Por: Migdalia Arcila
En los últimos dos años muchas personas me han preguntado, en diferentes tonos y con intenciones no siempre amigables, ¿por qué hablar de Palestina en un país como Colombia? ¿por qué, si estamos tan lejos y tenemos tantos problemas internos, nos debería importar Palestina? En algunas ocasiones estas preguntas provienen de una radical incapacidad para la empatía. Provienen de quienes, pese a proclamar un férreo sentido patrio, tampoco se estremecen con los 6.402 falsos positivos, los asesinatos de líderes sociales o los más de 60.000 desaparecidos que la democracia colombiana ha dejado a su paso, superando con creces el saldo de desaparecidos de las dictaduras más cruentas del cono sur.

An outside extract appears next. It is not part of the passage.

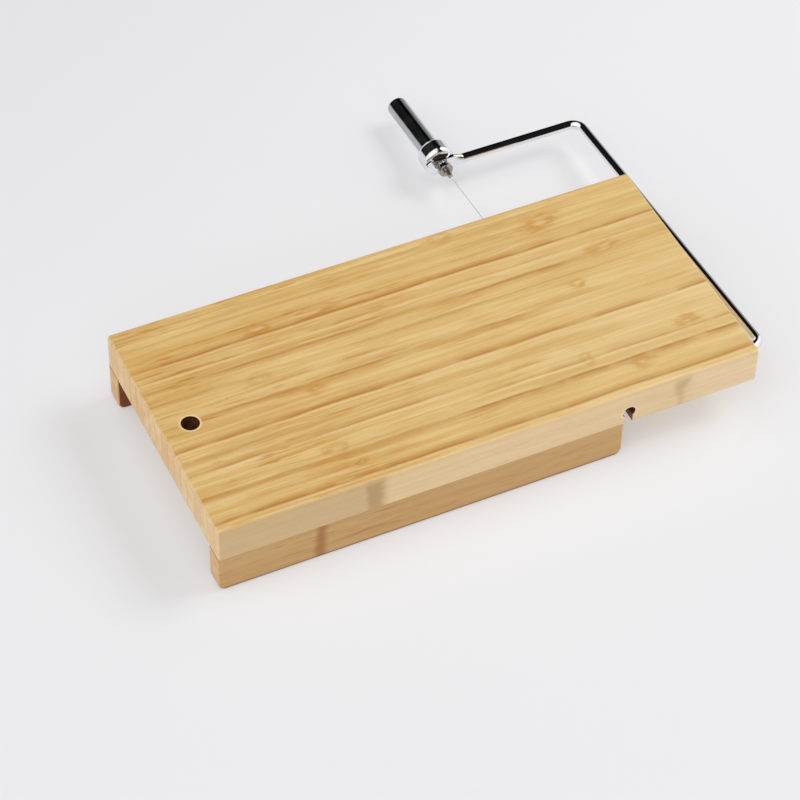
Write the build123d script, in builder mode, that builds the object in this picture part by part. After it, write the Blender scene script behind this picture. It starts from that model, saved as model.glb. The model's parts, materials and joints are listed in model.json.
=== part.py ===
"""Cheese wire cutter: a bamboo board with a hinged, wire-strung bow, lying on its two rails.

Millimetres, +Z up. The origin is the middle of the whole object's box, on the surface it stands on.
+X runs along the board towards the end where the bow comes out, +Y from the pivot edge to the handle.
"""

from build123d import *
import math
import os

os.makedirs("parts", exist_ok=True)

# --- driving dimensions -------------------------------------------------------------------------

# Board, edge-glued from bamboo strips
board_length = 250.0
board_thickness = 18.0
strip_widths = [4.0] + [7.0] * 16 + [5.0]
board_width = sum(strip_widths)
top_corner_radius = 1.6
edge_radius = 1.4
bottom_left_radius = 1.2
bottom_right_radius = 3.0

# Rails under the two long edges
rail_height = 19.0
rail_width = 10.0
rail_length = 186.0
rail_corner_radius = 3.5
rail_edge_radius = 1.2

# Hanging hole, measured from the board's left end and front face
hanging_hole_x = 13.0
hanging_hole_y = 59.5
hanging_hole_radius = 4.0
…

Sin embargo, en más de una ocasión estas preguntas han sido también la manifestación de una curiosidad legítima. Por supuesto, en estos casos el interrogante no es “¿por qué me debería importar un genocidio si yo tengo mis propios problemas?”, sino más bien ¿qué hace que la deshumanización, la persecución y el exterminio sistemático de un pueblo tan lejano geográficamente se sienta tan familiar? Ver a las víctimas ser inculpadas por su propia muerte, su desplazamiento, desaparición y tortura, mientras los genocidas gozan de impunidad y los medios de comunicación normalizan sus crímenes no nos duele porque tengamos un sentido de la empatía muy sofisticado, nos duele –y nos tiene que doler— porque se nos han abierto las heridas.
Una de las primeras organizaciones en pronunciarse frente al secuestro de las dos activistas colombianas, Manuela Bedoya y Luna Barreto, a bordo de la Flotilla Global Sumud fue el Consejo Regional Indígena del Cauca. En su comunicado el CRIC afirmó que: “Manuela Bedoya no es una desconocida para nuestras comunidades, fue una voz aliada del Consejo Regional Indígena del Cauca, donde trabajó en procesos sociales de salud, memoria histórica y defensa territorial, su caminar al lado de los pueblos originarios de Colombia la llevó a comprender que la causa Palestina es también nuestra causa: la defensa de la vida frente al despojo”. Pese a la ilusión de que vivimos en un caos desarticulado, aquellos que han tenido que enfrentar la violencia colonial, la monstruosidad del imperialismo y la manipulación del liberalismo entienden de sobra cómo y por qué la liberación de Palestina es la liberación de todos, entienden que, como diría una buena amiga, “los pueblos que luchan se encuentra”.
El caracter urgente de la solidaridad colombiana con Palestina se debe no solo a la inconmesurabilidad de los crímenes perpetrados en Gaza durante el genocidio en curso, sino también al hecho de que el mismo imperio que nutre al sadismo sionista, es el mismo imperio que nos ha convertido en una colonia con ínfulas de independencia. En menos de dos meses, Estados Unidos ha asesinado al menos 32 personas en siete bombardeos a embarcaciones en el Caribe y ahora ha decidido movilizar su nave de guerra USS Gravely a las costas de Trinidad y Tobago. Estos ataques directos y la reciente intimidación militar en contra de Venezuela se suman al bloqueo económico y a la campaña de manipulación y desprestigio con la cual Estados Unidos ha intentado violentar la soberanía nacional venezolana por casi diez años.
Por supuesto no es una sorpresa para nadie el hecho de que las facciones reaccionarias de derecha tanto en Venezuela como en Colombia, y los demás países de América Latina, aprueban, motivan y apoyan la intervención militar estadounidense, sin importar el costo humanitario y ambiental, sin importar las violaciones al derecho internacional, y sin importar la pérdida absoluta de autodeterminación política, no solo para Venezuela sino para la región en conjunto. A este punto tampoco debería sorprendernos que quienes celebran la impunidad con la que Estados Unidos masacra a nuestros connacionales en el Caribe, también celebran las atrocidades de los sionistas en Palestina. Desde Álvaro Uribe, pasando por María Corina y Javier Milei, la línea editorial que define su apoyo férreo a Estados Unidos y a su perro de ataque, Israel, es bastante clara. La fórmula que se repite una y otra vez es la de crear un enemigo y darle dimensiones de pesadilla. El comunista, el guerrillero, el terrorista, el narcoterrorista, una criatura monstruosa con quien el liberalismo aparentemente solo puede comunicarse por medio de bombas de 3.000 toneladas. Un enemigo tan mostruoso que justifica la destrucción de ciudades enteras, la tortura, la desaparición y el desplazamiento forzado de millones de personas alrededor del mundo. Desde Palestina hasta Colombia, el imperialismo genocida, disfrazado de liberalismo, ha poblado nuestros países de cadáveres, escombros y ausencias, pretendiendo al mismo tiempo que celebremos sus crímenes como grandes gestas democráticas.